*WORK INSTRUCTIONS*
Look below for the line containing "head_body();" and the line containing "obj.matrix_world = world"; repeat exactly those two lines and all lines between them, and nothing else.

Modeling code records
— Start —

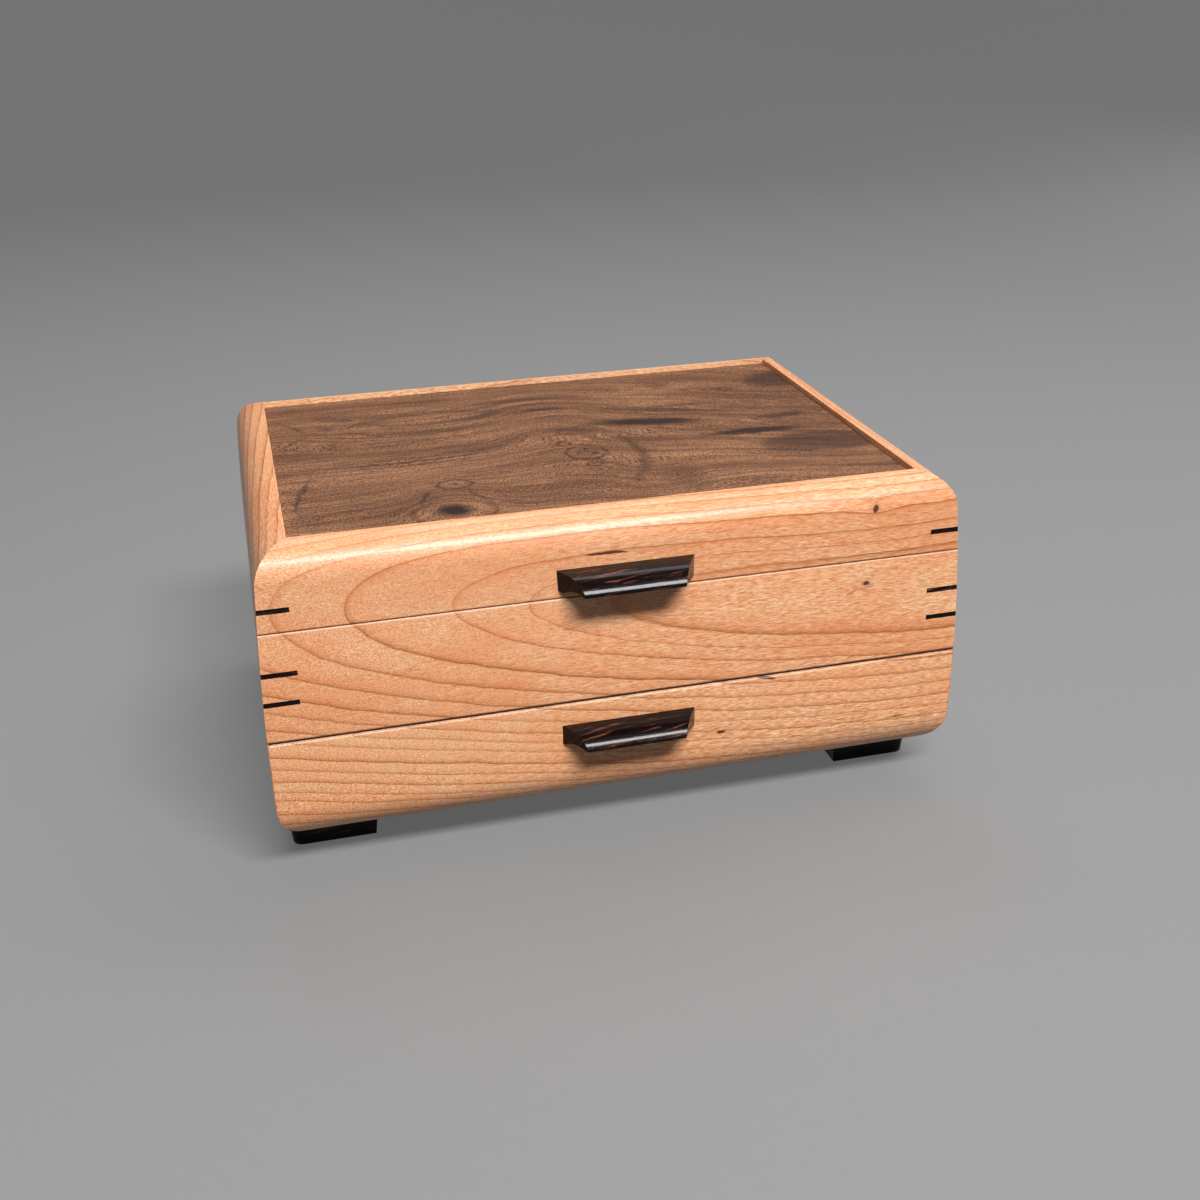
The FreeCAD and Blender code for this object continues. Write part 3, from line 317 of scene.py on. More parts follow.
# How often the bands of a wandering figure bend, how many thin lines go on one band, how far
# off in the noise those lines lie, the stretch of the bands' noise that is spread out, and how
# far the lines' noise goes from its middle before they fade
BEND_RATE = 2.4
LINES_PER_BAND = 3.2
LINES_APART = 4.0
BAND_SPREAD = (0.36, 0.64)
THIN_LINE = 0.06
# Place of the painted highlight on a seam's arris below the gap, as a share of the eased edge, and how
# narrow it is
ARRIS_PLACE = 0.6
ARRIS_NARROWNESS = 2.7
# Where the painted shade in a seam starts to fade, and where it is gone, as shares of the eased edge
SEAM_SHADE_FADE = (0.06, 0.22)
# How clouds and grit share in a rubbed finish, and what its fibres and pores add to it
CLOUD_SHARE = 1.4
GRIT_SHARE = 0.6
FIBRE_HEIGHT = 0.6
PORE_ROUGHNESS = 0.12


@cache
def growth_rings() -> Tree:
    """Build the rings of a log cut into a board.

    The pith runs beside the board. Its height and its distance in front of the face are
    cubics of the place along the board, in steps of 100 mm.

    Returns:
        The group, which puts out the season's darkening and the thin line that ends each
        ring.
    """
    terms = {"%s_%d" % (name, power): 0.0 for name in ("Height", "Depth") for power in POWERS}
    effect = Effect("Growth rings", Place=ORIGIN, **terms, Push=0.0, Line_Width=0.8)
    along, across, thick = effect["Place"].split()
    step = along * PER_STEP

    def cubic(name: str) -> tuple[Wire, Wire]:
        """Evaluate a cubic of the step.

        Args:
            name: Which of the group's cubics.

        Returns:
            Its value and its slope per millimetre.
        """
        constant, linear, square, cube = (effect["%s %d" % (name, power)] for power in POWERS)
        value = ((cube * step + square) * step + linear) * step + constant
        slope = (cube * 3.0 * step + square * 2.0) * step + linear
        return value, slope * PER_STEP

    pith, pith_slope = cubic("Height")
    depth, depth_slope = cubic("Depth")
    waver = effect["Place"].stretch(RING_WAVER_RATE).noise(detail=6.0, roughness=0.62) - 0.5
    rise = across + waver * (2.0 * RING_WAVER) - pith
    behind = depth + thick
    radius = (behind * behind + rise * rise).math("SQRT")
    # Steepness of the radius over the face keeps the lines equally wide everywhere
    steep_up = rise / radius
    steep_along = (behind * depth_slope - rise * pith_slope) / radius
    steep = (steep_up * steep_up + steep_along * steep_along).math("SQRT").math("MAXIMUM", FLATTEST)
    radius = radius + effect["Push"]
    first, year, strength, begun = RING_FIRST, 0.0, 0.0, 1.0
    for run in RING_RUNS:
        last = run[-1][0] + RING_EDGE
        share = radius.remap(first, last)
        stops, steps = [(0.0, 0.0)], [(0.0, run[0][1])]
        for (ring, _), (_, coming) in zip(run, (*run[1:], (last, 0.0))):
            end = (ring + RING_EDGE - first) / (last - first)
            stops += [((ring - first) / (last - first), 1.0), (end, 0.0)]
            steps.append((end, coming))
        year = share.ramp(stops) + year
        strength = share.ramp(steps, stepped=True) * begun + strength
        begun = radius.math("GREATER_THAN", last)
        first = last
    to_line = (year * -RING_PITCH + RING_PITCH) / steep
    line = (-(to_line / effect["Line Width"])).math("EXPONENT") * strength
    season = (to_line * -SEASON_FADE).math("EXPONENT") * strength
    return effect.close(Season=season, Line=line)


@cache
def wood_fibre() -> Tree:
    """Build the fine texture along a board: long streaks, short flecks, pores and mottling.

    "Level" is the height across the grain, which the texture follows. "Runout" is 1 where
    the fibres dive into the face and show as short dots, and 0 where they lie along it.

    Returns:
        The group, with values from 0 to 1.
    """
    effect = Effect("Wood fibre", Place=ORIGIN, Level=0.0, Length=12.0, Fineness=1.0, Runout=0.0)
    along, _, thick = effect["Place"].split()
    drift = effect["Place"].stretch(FIBRE_DRIFT_RATE).noise() * FIBRE_DRIFT
    rows = (drift + effect["Level"]) * effect["Fineness"]
    layers = thick * effect["Fineness"]
    drawn = along / effect["Length"]
    streak = effect.join(drawn, rows * STREAK_ROWS, layers).noise(detail=3.0, roughness=0.6)
    dash, dot = (effect.join(drawn * rate, rows, layers).noise(scale=1.2, roughness=0.6)
                 for rate in (FLECK_RATE, DOT_RATE))
    fleck = dash + (dot - dash) * effect["Runout"]
    pits = effect.join(drawn * PORE_RATE, rows, layers).noise(scale=2.1, detail=1.0, roughness=0.4)
    mottle = effect["Place"].stretch(MOTTLE_RATE).noise(detail=3.0, roughness=0.55, distortion=0.8)
    return effect.close(Streak=streak.remap(*STREAK_SPREAD), Fleck=fleck.remap(*FLECK_SPREAD),
                        Pore=pits.remap(*PORE_SPREAD), Mottle=mottle.remap(*MOTTLE_SPREAD))


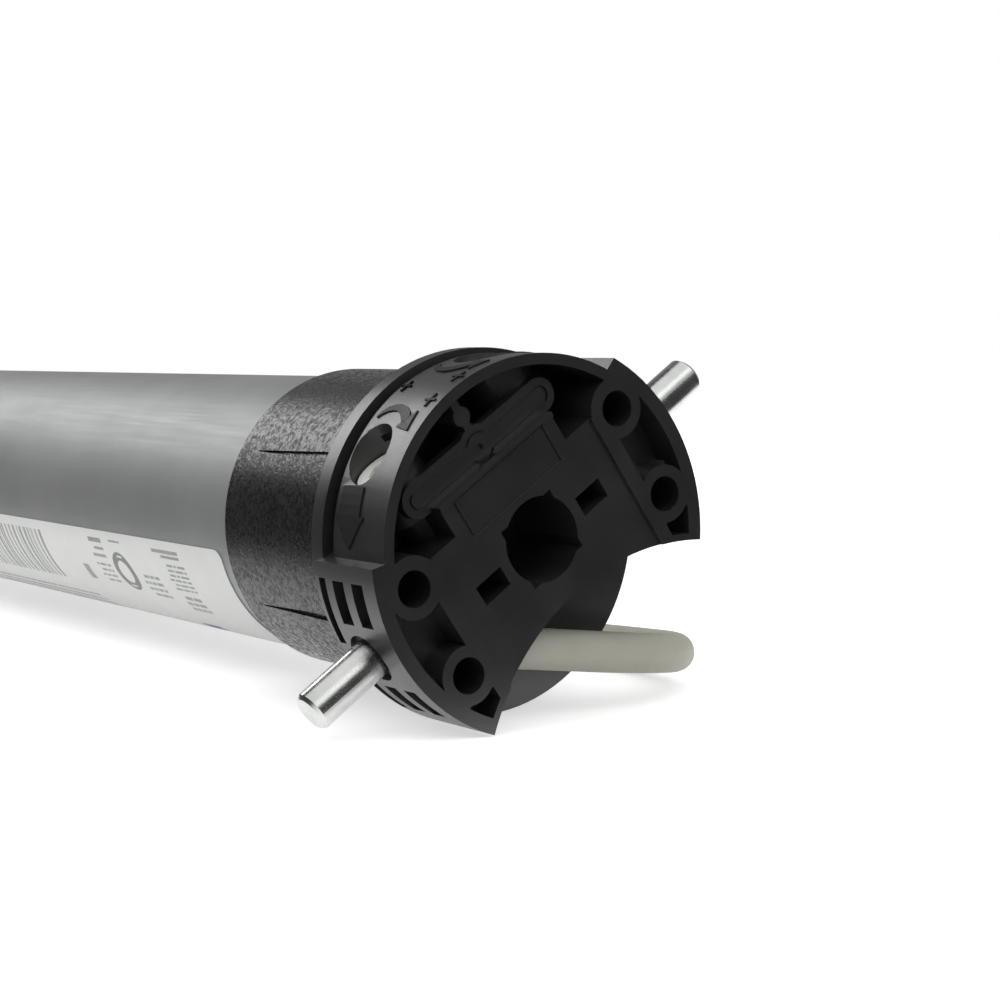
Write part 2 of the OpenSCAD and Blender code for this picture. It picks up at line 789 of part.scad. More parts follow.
module slot_marks(inset) for (i = [0:slots - 1]) rotate(360 * i / slots)
    translate([slot_in + inset, -stator_slot_w / 2 + inset]) square([slot_out - slot_in - 2 * inset,
        stator_slot_w - 2 * inset]);

module stator_core() color(steel) axial() slab(stator_front, stator_back) difference() {
    circle(r = lining_r);
    circle(r = stator_bore_r);
    slot_marks(0);
}

module stator_winding() color(copper) axial() {
    slab(stator_front - 3, stator_back + 3) slot_marks(seat_gap);
    for (at = [stator_front - winding_over + 2, stator_back + 2])
        tube(slot_out + 1.6, slot_in + 0.4, at, at + winding_over - 4);
}

module rotor_core() color("#77797b") axial() tube(rotor_r, shaft_r + 0.02, stator_front, stator_back);

module rotor_shaft() color(zinc) axial() {
    rod(shaft_r, front_shield_front - 3, start_1 - sun_lead);
    slab(start_1 - sun_lead - eps, disc_1 - sun_short)
        gear(sun_teeth, gear_module, backlash, 0.8, 1.1, 180 / sun_teeth);
}

module brake_magnet() color("#2d2f31") axial() {
    difference() {
        tube(magnet_r, shaft_r + shaft_gap, rear_shield_back + 0.05, magnet_back);
        tube(spring_r + spring_wire + 0.6, spring_r - spring_wire - 0.6, magnet_back - spring_pocket,
            magnet_back + 1);
    }
    for (side = [0, 180]) rotate([0, 0, side]) translate([guide_at, 0, 0])
        rod(guide_r, magnet_back - eps, plate_front - 0.2);
}

// A helix through the whole turns, one unbroken tube
module brake_spring() color(zinc) axial() {
    steps = spring_turns * spring_rings;
    from = magnet_back - spring_pocket + spring_wire / 2 + seat_gap;
    to = armature_front - spring_wire / 2 - seat_gap;
    sweep([for (i = [0:steps]) let (a = 360 * spring_turns * i / steps)
        [spring_r * cos(a), spring_r * sin(a), -from - (to - from) * i / steps]],
        spring_wire / 2, spring_sides);
}

function tube_faces(rings, sides) = [
    [for (k = [0:sides - 1]) k],
    for (i = [0:rings - 2], k = [0:sides - 1]) let (a = i * sides + k, b = i * sides + (k + 1) % sides)
        each [[a, a + sides, b], [b, a + sides, b + sides]],
    [for (k = [sides - 1:-1:0]) (rings - 1) * sides + k]];

module brake_armature() color(steel) axial() difference() {
    rod(magnet_r - 1, armature_front, armature_back);
    rod(shaft_r + shaft_gap, armature_front - 1, armature_back + 1);
    for (side = [0, 180]) rotate([0, 0, side]) translate([guide_at, 0, 0])
        rod(guide_r + run_gap, armature_front - 1, armature_back + 1);
}

module brake_disc() color("#4a3f38") axial() tube(brake_disc_r, shaft_r + 0.02, disc_front, disc_back);

module brake_plate() color(steel) axial() tube(lining_r, shaft_r + shaft_gap, plate_front, plate_back);

module ring_gear() color("#a8abad") axial() difference() {
    rod(lining_r, box_front + 0.05, ring_back);
    slab(box_front - 1, ring_back + 1) gear(ring_teeth, gear_module, -backlash, 1.1, 0.8);
}

module planet(start, width, place) color("#d9c27a") axial() rotate([0, 0, place * 360 / planets])
    translate([orbit_r, 0, 0]) difference() {
        slab(start, start + width) gear(planet_teeth, gear_module, backlash, 0.8, 1.1);
        rod(planet_pin_r + run_gap, start - 1, start + width + 1);
    }
module planet_1a() planet(start_1, width_1, 0);
module planet_1b() planet(start_1, width_1, 1);
module planet_1c() planet(start_1, width_1, 2);
module planet_2a() planet(start_2, width_2, 0);
module planet_2b() planet(start_2, width_2, 1);
module planet_2c() planet(start_2, width_2, 2);
module planet_3a() planet(start_3, width_3, 0);
module planet_3b() planet(start_3, width_3, 1);
module planet_3c() planet(start_3, width_3, 2);

module planet_pins(start, disc) for (i = [0:planets - 1]) rotate([0, 0, i * 360 / planets])
    translate([orbit_r, 0, 0]) rod(planet_pin_r, start + 0.3, disc + eps);

module carrier(start, disc, thick, sun_end) {
    planet_pins(start, disc);
    rod(carrier_r, disc, disc + thick);
    slab(disc + thick - eps, sun_end) gear(sun_teeth, gear_module, backlash, 0.8, 1.1, 180 / sun_teeth);
}
module carrier_1() color(steel) axial() carrier(start_1, disc_1, disc_1_t, disc_2 - sun_short);
module carrier_2() color(steel) axial() carrier(start_2, disc_2, disc_2_t, disc_3 - sun_short);

module output_shaft() color(zinc) axial() difference() {
    union() {
        planet_pins(start_3, disc_3);
        rod(carrier_r, disc_3, disc_3 + disc_3_t);
        rod(output_r, disc_3 + disc_3_t - eps, spigot_from);
        rod(spigot_r, spigot_from - eps, spigot_end);
    }
    both_sides() slab(spigot_from, spigot_end + 1) translate([spigot_r - flat_depth, -spigot_r])
        square([spigot_r, 2 * spigot_r]);
    tube(spigot_r + 1, spigot_r - snap_ring_in, wheel_groove, wheel_groove + wheel_groove_w);
    tube(output_r + 1, output_r - snap_ring_in, snap_ring_at, snap_ring_at + snap_ring_t + 2 * seat_gap);
}

module output_bush() color(brass) axial()
    tube(output_r + bush_wall, output_r + run_gap, ring_back + 1, tube_end + lip_t - 1);

module output_flange() color(black_plastic) axial() difference() {
    union() {
        rod(lining_r, ring_back + 0.1, tube_end);
        rod(tube_r, tube_end + 0.05, tube_end + lip_t);
        rod(lining_r - 1, tube_end - 1, tube_end + 1);
    }
    rod(output_r + bush_wall + seat_gap, ring_back, tube_end + lip_t + 1);
    for (i = [0:rivets - 1]) rotate([0, 0, 45 + i * 360 / rivets]) translate([0, 0, -rivet_station])
        rotate([0, 90, 0]) translate([0, 0, tube_bore_r - 4.1]) cylinder(r = rivet_r + seat_gap / 2, h = 6);
}

module output_snap_ring() color("#5f6366") axial() difference() {
    tube(output_r + snap_ring_out, output_r - snap_ring_in + seat_gap, snap_ring_at + seat_gap,
        snap_ring_at + seat_gap + snap_ring_t);
    slab(snap_ring_at, snap_ring_at + snap_ring_t + 1) translate([-2.5, 0]) square([5, 2 * output_r]);
}

// Mains lead
function unit(v) = v / norm(v);
function heading(p, i) = unit(p[min(i + 1, len(p) - 1)] - p[max(i - 1, 0)]);
function ring_at(c, d, r, sides) = let (side = unit(cross([0, 0, 1], d)), up = cross(d, side))
    [for (k = [0:sides - 1]) let (b = 360 * (k + 0.5) / sides) c + r * (cos(b) * side + sin(b) * up)];
module sweep(points, r, sides) polyhedron(
    points = [for (i = [0:len(points) - 1]) each ring_at(points[i], heading(points, i), r, sides)],
    faces = tube_faces(len(points), sides));

module lead_stretch() color("#e9e8e1") sweep(stretch_points, lead_d / 2, 10);
module lead_tail() color("#e9e8e1") sweep(tail_points, lead_d / 2, 10);

// The put away coil. Each layer winds in or out at a steady rate, then climbs in half a turn.
layer_span = coil_turns + 0.5;
coil_length_turns = coil_layers * layer_span - 0.5;
function layer_of(t) = min(floor(t / layer_span), coil_layers - 1);
function coil_radius(t) = let (n = layer_of(t), w = min(t - n * layer_span, coil_turns))
    n % 2 == 0 ? coil_out - w * coil_step : coil_out - (coil_turns - w) * coil_step;
function coil_height(t) = let (n = layer_of(t), w = max(t - n * layer_span - coil_turns, 0))
    coil_z + (n + min(w / 0.5, 1)) * coil_rise;
function coil_point(t) = [coil_x + coil_radius(t) * cos(-90 - 360 * t),
    coil_y + coil_radius(t) * sin(-90 - 360 * t), coil_height(t)];
coil_steps = round(coil_length_turns * coil_rings);
coil_path = [
    [coil_x + 7, entry_y, coil_z],
    for (i = [0:coil_steps]) coil_point(i * coil_length_turns / coil_steps),
    [coil_x - 7, entry_y, coil_top]];
module lead_coil() color("#e9e8e1") sweep(coil_path, lead_d / 2, coil_sides);

function path_length(p) = len(p) < 2 ? 0 : [for (i = 0, s = 0; i < len(p); s = s + (i + 1 < len(p) ?
    norm(p[i + 1] - p[i]) : 0), i = i + 1) s][len(p) - 1];
near_turn = 12;
coil_gap = min([for (i = [0:len(coil_path) - 1], j = [i + near_turn:1:len(coil_path) - 1])
    norm(coil_path[i] - coil_path[j])]) - lead_d;
echo(coil_gap = coil_gap, coil_in = coil_in, coil_out = coil_out, turns = coil_length_turns);
echo(stretch = path_length(stretch_points), coil = path_length(coil_path), tail = path_length(tail_points));

tail_end = tail_points[len(tail_points) - 1];
module lead_cores() for (k = [0:3]) translate(tail_end + [-core_len, 0, 0])
    rotate([45 + 90 * k, 0, 0]) translate([0, core_pitch, 0]) rotate([0, 90, 0]) {
        color(["#6b4a2f", "#2f6fb5", "#1d1d1d", "#4f9a3c"][k]) translate([0, 0, ferrule_len])
            cylinder(r = core_r, h = core_len - ferrule_len);
        color(zinc) cylinder(r = ferrule_r, h = ferrule_len + eps);
    }

module tie_outline(room) {
    half = (coil_out - coil_in + lead_d) / 2 + room;
    low = coil_bottom - room;
    translate([-half, low]) square([2 * half, coil_top + lead_d / 2 + room - low]);
}

module coil_ties() color("#2b2b2c") for (side = [45, 225]) translate([coil_x, coil_y, 0]) rotate([0, 0, side])
    translate([(coil_in + coil_out) / 2, 0, 0]) rotate([90, 0, 0]) linear_extrude(tie_w, center = true)
        difference() {
            tie_outline(tie_room + tie_t);
            tie_outline(tie_room);
        }

head_body();
side_pin_left();
side_pin_right();
adjuster_left();
adjuster_right();
cable_gland();
crown_ring();
neck_clamp_ring();
limit_frame();
crown_pinion();
idler_gear();
limit_wheel_up();
limit_wheel_down();
microswitch_up();
microswitch_down();
switch_button_up();
switch_button_down();
terminal_block();
inner_leads();
motor_tube();
rating_label();
tube_rivets();
capacitor();
capacitor_sleeve();
front_shield();
front_bush();
stator_core();
stator_winding();
rotor_core();
rotor_shaft();
rear_shield();
rear_bush();
brake_magnet();
brake_spring();
brake_armature();
brake_disc();
brake_plate();
ring_gear();
planet_1a();
planet_1b();
planet_1c();
carrier_1();
planet_2a();
planet_2b();
planet_2c();
carrier_2();
planet_3a();
planet_3b();
planet_3c();
output_shaft();
output_bush();
output_flange();
output_snap_ring();
lead_stretch();
lead_coil();
lead_tail();
lead_cores();
coil_ties();
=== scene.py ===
import json
import math

import bmesh
import bpy
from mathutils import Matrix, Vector
from mathutils.geometry import convex_hull_2d


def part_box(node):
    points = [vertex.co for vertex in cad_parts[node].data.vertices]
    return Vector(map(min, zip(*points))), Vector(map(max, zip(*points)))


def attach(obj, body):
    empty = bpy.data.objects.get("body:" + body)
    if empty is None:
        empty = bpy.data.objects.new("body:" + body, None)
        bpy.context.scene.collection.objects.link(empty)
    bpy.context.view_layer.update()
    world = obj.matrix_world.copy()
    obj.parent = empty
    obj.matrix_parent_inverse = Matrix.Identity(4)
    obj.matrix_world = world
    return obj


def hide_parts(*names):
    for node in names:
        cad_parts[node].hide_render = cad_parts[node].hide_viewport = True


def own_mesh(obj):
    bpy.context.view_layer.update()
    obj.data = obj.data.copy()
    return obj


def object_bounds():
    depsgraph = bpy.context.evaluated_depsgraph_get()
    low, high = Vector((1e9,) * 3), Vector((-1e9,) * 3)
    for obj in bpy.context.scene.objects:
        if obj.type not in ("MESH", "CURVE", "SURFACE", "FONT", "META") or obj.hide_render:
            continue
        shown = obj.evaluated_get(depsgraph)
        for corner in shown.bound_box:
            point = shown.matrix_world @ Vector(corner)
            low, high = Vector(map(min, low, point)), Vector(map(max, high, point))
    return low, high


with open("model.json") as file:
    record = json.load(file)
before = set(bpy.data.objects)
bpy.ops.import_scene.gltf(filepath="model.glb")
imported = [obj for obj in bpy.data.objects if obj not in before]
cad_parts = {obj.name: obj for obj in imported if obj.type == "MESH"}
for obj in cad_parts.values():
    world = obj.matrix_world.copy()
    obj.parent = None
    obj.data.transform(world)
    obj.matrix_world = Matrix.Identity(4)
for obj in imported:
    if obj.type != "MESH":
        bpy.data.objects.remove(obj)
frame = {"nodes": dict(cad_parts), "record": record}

for spare in ("Cube", "Camera", "Light"):
    if spare in bpy.data.objects:
        bpy.data.objects.remove(bpy.data.objects[spare])
cad_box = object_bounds()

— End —

*WRITTEN SOLUTION*
head_body();
side_pin_left();
side_pin_right();
adjuster_left();
adjuster_right();
cable_gland();
crown_ring();
neck_clamp_ring();
limit_frame();
crown_pinion();
idler_gear();
limit_wheel_up();
limit_wheel_down();
microswitch_up();
microswitch_down();
switch_button_up();
switch_button_down();
terminal_block();
inner_leads();
motor_tube();
rating_label();
tube_rivets();
capacitor();
capacitor_sleeve();
front_shield();
front_bush();
stator_core();
stator_winding();
rotor_core();
rotor_shaft();
rear_shield();
rear_bush();
brake_magnet();
brake_spring();
brake_armature();
brake_disc();
brake_plate();
ring_gear();
planet_1a();
planet_1b();
planet_1c();
carrier_1();
planet_2a();
planet_2b();
planet_2c();
carrier_2();
planet_3a();
planet_3b();
planet_3c();
output_shaft();
output_bush();
output_flange();
output_snap_ring();
lead_stretch();
lead_coil();
lead_tail();
lead_cores();
coil_ties();
=== scene.py ===
import json
import math

import bmesh
import bpy
from mathutils import Matrix, Vector
from mathutils.geometry import convex_hull_2d


def part_box(node):
    points = [vertex.co for vertex in cad_parts[node].data.vertices]
    return Vector(map(min, zip(*points))), Vector(map(max, zip(*points)))


def attach(obj, body):
    empty = bpy.data.objects.get("body:" + body)
    if empty is None:
        empty = bpy.data.objects.new("body:" + body, None)
        bpy.context.scene.collection.objects.link(empty)
    bpy.context.view_layer.update()
    world = obj.matrix_world.copy()
    obj.parent = empty
    obj.matrix_parent_inverse = Matrix.Identity(4)
    obj.matrix_world = world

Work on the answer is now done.